Synchrophasor Data Quality

Industry Collaborators: 

American Transmission Company (ATC)
Pacific Northwest National Laboratory (PNNL)
National Instruments

Research Summary: 

Synchrophasor data are envisioned to be a key enabler for real-time power grid situational awareness and control.

More than 2,000 phasor measurement units (PMUs) have been installed across North America and are generating synchrophasor data.  However, the efforts to aggregate and process the synchrophasor data to produce consistently available, reliable, and actionable information have been challenging.  Power system operators widely report synchrophasor data availability and trustworthiness issues as significant obstacles to realizing the envisioned capabilities and benefits.  This activity classified synchrophasor data error sources, investigated methods of screening synchrophasor data for power state changes, and worked to develop a library of event signatures.
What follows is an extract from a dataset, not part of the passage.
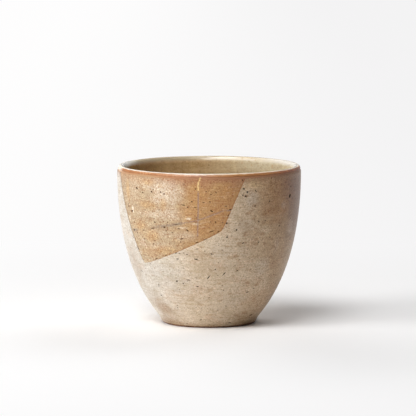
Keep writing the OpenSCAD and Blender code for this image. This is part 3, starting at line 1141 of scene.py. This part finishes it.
class CUP_OT_draw_iron_line(bpy.types.Operator):
    """Draws the iron line under the lip"""

    bl_idname = "cup.draw_iron_line"
    bl_label = "Draw the iron line"

    def execute(self, context):
        piece = coat("brushed_iron_line", clay_piece(), on_outside(LINE_Z, LAP_Z), sizes().iron_width,
                     LINE_MELT)
        paint_iron(piece)
        finish_piece(piece, "iron_line")
        return {"FINISHED"}


class CUP_OT_glaze_outside(bpy.types.Operator):
    """Dips the outside in the ash glaze, leaves the window and opens the pits"""

    bl_idname = "cup.glaze_outside"
    bl_label = "Glaze the outside"

    def execute(self, context):
        piece = coat("dipped_ash_glaze", clay_piece(), on_outside(BARE_Z, LINE_Z), GLAZE_W)
        paint_ash(piece)
        marks = marks_seen(piece, ASH_PITS) + marks_round_the_back(piece)
        cutters = pit_cutters("ash_pits", "ash_pit", marks, PIT_SHARE * GLAZE_W)
        cut(piece, window_block(), "DIFFERENCE")
        cut(piece, cutters, "DIFFERENCE")
        finish_piece(piece, "outside_glaze")
        return {"FINISHED"}


class CUP_OT_glaze_window(bpy.types.Operator):
    """Fills the window with the thinner orange glaze and opens its pits"""

    bl_idname = "cup.glaze_window"
    bl_label = "Glaze the window"

    def execute(self, context):
        piece = coat("dipped_orange_glaze", clay_piece(), on_outside(BARE_Z, LINE_Z),
                     sizes().orange_width)
        paint_orange(piece)
        marks = marks_seen(piece, ORANGE_PITS)
        cutters = pit_cutters("orange_pits", "orange_pit", marks, PIT_SHARE * sizes().orange_width)
        cut(piece, window_block(), "INTERSECT")
        cut(piece, cutters, "DIFFERENCE")
        store_border(piece)
        finish_piece(piece, "orange_glaze")
        return {"FINISHED"}


def make_floor():
    """A pale floor that keeps the cup's shadow and turns white away from it, with painted light: brighter
    at the left and dimmer at the right.
    """
    deselect_all()
    bpy.ops.mesh.primitive_circle_add(vertices=96, radius=FLOOR_RADIUS, fill_type="NGON")
    floor = bpy.context.object
    floor.name = "studio_floor"
    made = bpy.data.materials.new("studio_floor")
    made.use_nodes = True
    n = Nodes(made.node_tree)
    made.node_tree.nodes.remove(made.node_tree.nodes["Principled BSDF"])
    output = made.node_tree.nodes["Material Output"]
    paper = n.add("BsdfDiffuse", {"Color": "floor"})
    # Painted light: the far floor brighter at the left, towards the lamps, and dimmer at the right
    tint = n.mix(n.across(-200, 200), (0.99, 0.985, 0.985), (0.90, 0.895, 0.90))
    plain = n.add("Emission", {"Color": tint, "Strength": 1.0})
    far = n.vector("LENGTH", n.place((0.7, 1, 1))).outputs["Value"]
    path = n.add("LightPath").outputs
    seen = n.math("MAXIMUM", path["Is Camera Ray"], path["Is Glossy Ray"])
    away = n.times(n.ease(far, 0.1, 0.3), seen)
    shader = n.add("MixShader", {0: away, 1: paper.outputs[0], 2: plain.outputs[0]})
    n.feed(output.inputs["Surface"], shader.outputs[0])
    floor.data.materials.append(made)


def make_lamp(name):
    """A soft lamp at its place in the table of lamps, aimed at the cup."""
    azimuth, elevation, width, height, glossy = LAMPS[name]
    s = studio()
    round_it = math.radians(azimuth)
    up = math.radians(elevation)
    way = Vector((-math.sin(round_it) * math.cos(up), -math.cos(round_it) * math.cos(up), math.sin(up)))
    deselect_all()
    bpy.ops.object.light_add(type="AREA", location=way * s.reach)
    lamp = bpy.context.object
    lamp.name = f"{name}_lamp"
    lamp.rotation_euler = (-way).to_track_quat("-Z", "Y").to_euler()
    lamp.visible_glossy = glossy
    lamp.data.energy = getattr(s, f"{name}_power")
    lamp.data.shape = "RECTANGLE"
    lamp.data.size = width
    lamp.data.size_y = height
    return lamp


def light_only(lamp, piece):
    """Lets a lamp show as gloss on one piece and light nothing else."""
    lit = bpy.data.collections.new(f"{lamp.name}_lights")
    lit.objects.link(piece)
    lamp.light_linking.receiver_collection = lit
    lamp.visible_diffuse = False


def make_camera():
    """The camera at the photograph's place."""
    deselect_all()
    bpy.ops.object.camera_add()
    camera = bpy.context.object
    camera.name = "photo_camera"
    camera.matrix_world = camera_matrix()
    camera.data.sensor_width = SENSOR_MM
    camera.data.lens = studio().lens
    camera.data.clip_end = 100
    bpy.context.scene.camera = camera


class CUP_OT_set_studio(bpy.types.Operator):
    """Sets the floor, the light and the camera"""

    bl_idname = "cup.set_studio"
    bl_label = "Set the studio"

    def execute(self, context):
        world = bpy.data.worlds.new("studio")
        context.scene.world = world
        world.use_nodes = True
        n = Nodes(world.node_tree)
        sky = world.node_tree.nodes["Background"]
        n.feed(sky.inputs["Color"], (1, 1, 1))
        path = n.add("LightPath").outputs
        gloss = n.times(path["Is Glossy Ray"], studio().backdrop)
        n.feed(sky.inputs["Strength"], n.math("MAXIMUM", path["Is Camera Ray"], gloss))
        context.scene.view_settings.view_transform = "Standard"
        make_floor()
        lamps = {name: make_lamp(name) for name in LAMPS}
        gloss_lamp = lamps["gloss"]
        gloss_lamp.data.color = GLOSS_COLOUR
        light_only(gloss_lamp, bpy.data.objects["poured_inside_glaze"])
        make_camera()
        return {"FINISHED"}


class CUP_PT_sidebar(bpy.types.Panel):
    """Lists the steps of the cup and its settings"""

    bl_idname = "CUP_PT_sidebar"
    bl_label = "Tea cup"
    bl_space_type = "VIEW_3D"
    bl_region_type = "UI"
    bl_category = "Tea Cup"

    def draw(self, context):
        for step in STEPS:
            self.layout.operator(step.bl_idname)
        for group in (context.scene.cup_sizes, context.scene.glaze_colours, context.scene.studio):
            box = self.layout.box()
            for name in group.__annotations__:
                box.prop(group, name)


STEPS = (CUP_OT_throw_clay, CUP_OT_glaze_inside, CUP_OT_draw_iron_line, CUP_OT_glaze_outside,
         CUP_OT_glaze_window, CUP_OT_set_studio)
CLASSES = (CupSizes, GlazeColours, StudioSettings, *STEPS, CUP_PT_sidebar)


def register():
    """Registers the classes and their settings."""
    for cls in CLASSES:
        bpy.utils.register_class(cls)
    bpy.types.Scene.cup_sizes = PointerProperty(type=CupSizes)
    bpy.types.Scene.glaze_colours = PointerProperty(type=GlazeColours)
    bpy.types.Scene.studio = PointerProperty(type=StudioSettings)


def unregister():
    """Takes the classes and their settings away again."""
    del bpy.types.Scene.studio
    del bpy.types.Scene.glaze_colours
    del bpy.types.Scene.cup_sizes
    for cls in reversed(CLASSES):
        bpy.utils.unregister_class(cls)


def write_sizes():
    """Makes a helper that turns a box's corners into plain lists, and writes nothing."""
    def plain(box):
        return [list(corner) for corner in box]


def main():
    """Builds the cup and its studio."""
    register()
    bpy.ops.cup.throw_clay()
    bpy.ops.cup.glaze_inside()
    bpy.ops.cup.draw_iron_line()
    bpy.ops.cup.glaze_outside()
    bpy.ops.cup.glaze_window()
    bpy.ops.cup.set_studio()
    write_sizes()


if __name__ == "__main__":
    main()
The Activity spearheaded the effort to complete a Non-Disclosure Agreement with American Transmission Corporation (ATC).  ATC provided archived synchrophasor data for 2013 from 100+ PMUs installed on its system; the protected data resides in the TCIPG Testbed, available for research purposes – including the activity’s synchrophasor data investigations.  The team actively participated in and contributed to North American Synchrophasor Initiative (NASPI) working group meetings and research activities.  We wrote signal-processing algorithms to investigate methods for screening synchrophasor data in real-time for transmission system event signatures; this also included developing an application for visualizing a power system’s state using synchrophasor data on a Google Map Application Programming Interface (API).  We built and tested a single-phase, “open-box” PMU and integrated it with an uninterruptible power supply to enable transient measurements during power outages on the power distribution system; synchrophasor data are buffered and transferred hourly to openPDC (Grid Protection Alliance’s phasor data concentrator application) on a remote Linux web server via an FTP connection.  The activity’s PMU design evolved to reduce per-unit cost from ~$1,000 to ~$350. The activity also investigated ways to visualize the power system cyber security relationships detailed in NISTIR 7628, Guidelines for Smart Grid Cyber Security; the activity developed an on-line NISTIR 7628 Structural Guidelines Visualization Tool application using Java and HTML-5 incorporating the 2014 updated NISTIR 7628 Guidelines.